Drie dragers van het energiegebruik
In het energiegebruik in en rond de woning zijn er drie globale categorieën te onderscheiden:
- Klimaat en comfort. Verwarming, binnenhuisklimaat (ventilatie, koeling) en verlichting pogen de natuur te corrigeren, om meer comfort in de woning te realiseren. Gemiddeld verbruikt dit zo’n 50 à 55 procent van het energiegebruik en zal in de tijd verder afnemen (tot zo’n 25 procent) (totale woning).
- Specifieke activiteiten: Keuken/koken, reinigen, wassen e.d. Veelal zijn deze activiteiten gebonden aan specifieke ruimten zoals keuken, badkamer en bijkeuken (40 procent). Het zijn veelal wonen ondersteunende functies (vertrek specifiek).
- Audio, video, communicatie. Zij zijn individueel gericht en dienen ter ondersteuning van de bezigheden van de afzonderlijke bewoner (hobby, werk etc. en zijn dus individu specifiek). Zij omvat nu 10 procent, maar neemt toe en is flexibel.
Als je dit beseft dan is een EPA ouderwets, omdat het zich richt op een deel van het klimaat en comfort. Het zegt iets over het gebruik van de machine ‘woning’. Maar tegelijkertijd zegt het niets uitdagends over de energieopwekking als machine. Met andere woorden, welke potentie laat een woning liggen bij de opwekking van energie?
Engine-plus
De installatie van een woning zal op de bovengenoemde drie categorieën verschillende antwoorden moeten geven: wo-ning, vertrek en individu.
Bij de woning gaat het om het casco van de installatie:
- De energiebronnen: gas, elektra, warmwater/stadsverwarming of (eigen) duurzame energiebronnen (zonneboiler, pv-cellen, warmtepompen etc.).
- De meterkast (als verdeler, vermogen).
- De units in de woning van cv-ketel tot warmtepomp. In principe gaat het hier om energieopwekking en distributie.
Op vertrekniveau gaat het bij de woning om de functies (keuken, bijkeuken, douche) of vertrekken ten behoeve van wonen, slapen, vrije tijd en werken. Aan de ene kant gaat het om comfort en aan de andere kant om het faciliteren van specifieke functies. Het gaat in wezen om de verdeling van de energie (van radiator tot stopcontact). Het betreft vaste voorzieningen, die op vertrekniveau aanwezig moeten zijn.
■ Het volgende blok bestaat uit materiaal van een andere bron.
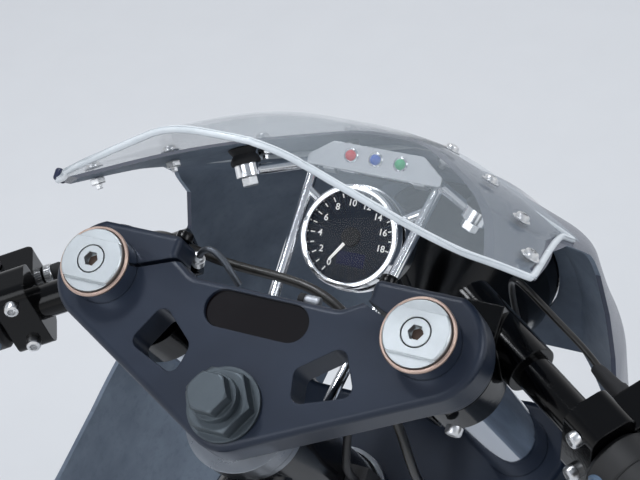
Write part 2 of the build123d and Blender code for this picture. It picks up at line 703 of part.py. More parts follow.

Het laatste aspect betreft de nieuwe technieken op het terrein van audio, video en communicatie. Hier zal gezocht moeten worden naar draadloze voorzieningen. In principe ondersteunt dit het individu bij zijn/haar dagelijkse gang in en gebruik van de woning.
Het nieuwe aanbod
De flexibiliteit in het aanbod is om meerdere redenen nodig:
- Het tijdsperspectief kan verschillend zijn (vijftien, dertig en vijfenveertig jaar).
- De bestaande structuur op woning- of vertrekniveau kan variëren.
- Het gewenste gebruik waaraan de situatie moet voldoen kan verschillen.
Ondanks de bovengenoemde variabelen zijn er algemene prestaties te formuleren ten aanzien van de drie niveaus (woning, vertrek en individu) in relatie tot het tijdsperspectief. In principe ontstaan op deze wijze negen prestatievelden, die als toetssteen dienen voor het nieuwe aanbod.
op weg naar verhalen met inhoud
Het gaat om de samenstelling van zinvolle concepten voor de vraag uit de markt. Tot nu toe beperkte de installatieconcepten zich teveel tot verwarming, ventilatie en warmtapwater en te weinig tot de gewenste gebruiksmogelijkheden. Niet de techniek moet leidend zijn, maar de gebruiksmogelijkheden. Dus de prestaties op de eerdergenoemde velden moeten leidraad zijn, waarbij de mate van eigen energieopwekking (percentage duurzame energie op woningniveau) de kaders voor de oplossing verder geven. Als metafoor kan de auto dienen. Gezocht wordt naar een hybride middenklasse.